I’ve got a manuscript ready that investigates the orthogonal parametrization of gamma, Weibull and inverse Gaussian distribution and of some of their extensions. It got rejected by “Communications in Statistics – Theory and Methods” because it lacked application (i.e. analysis of empirical data). All other suitable journals, that I’m aware of, require applications as well. I will have to add it to the manuscript. This takes time.

So far I made parameter recovery experiments with hierarchical gamma distribution with the orthogonal parameterzation. It worked well.
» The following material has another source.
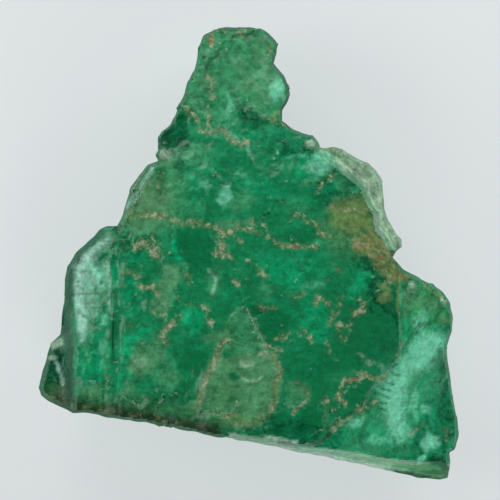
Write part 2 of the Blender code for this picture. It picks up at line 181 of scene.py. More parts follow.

You can find the (currently undocumented) code here: GitHub - simkovic/OrthoPar

I’m currently using the following code to compute the inverse gamma function.

real invdigamma(real x){
    real y; real L;
    if (x>=-5.24) y=1/log(1+exp(-x));
    else y=1/(digamma(1)-x);
    L=digamma(y)-x;
    while (fabs(L)>1e-12){
         y=y-L ./trigamma(y);
         L=digamma(y)-x;}
    return y;}

The code I posted previously had mistakes in the formula for computation of starting values. The latest version uses the formulas from Batir (2018) to compute the starting values. These are pretty accurate.

Batir, N. (2018). Inequalities for the inverses of the polygamma functions. Archiv der Mathematik, 110(6):581–589.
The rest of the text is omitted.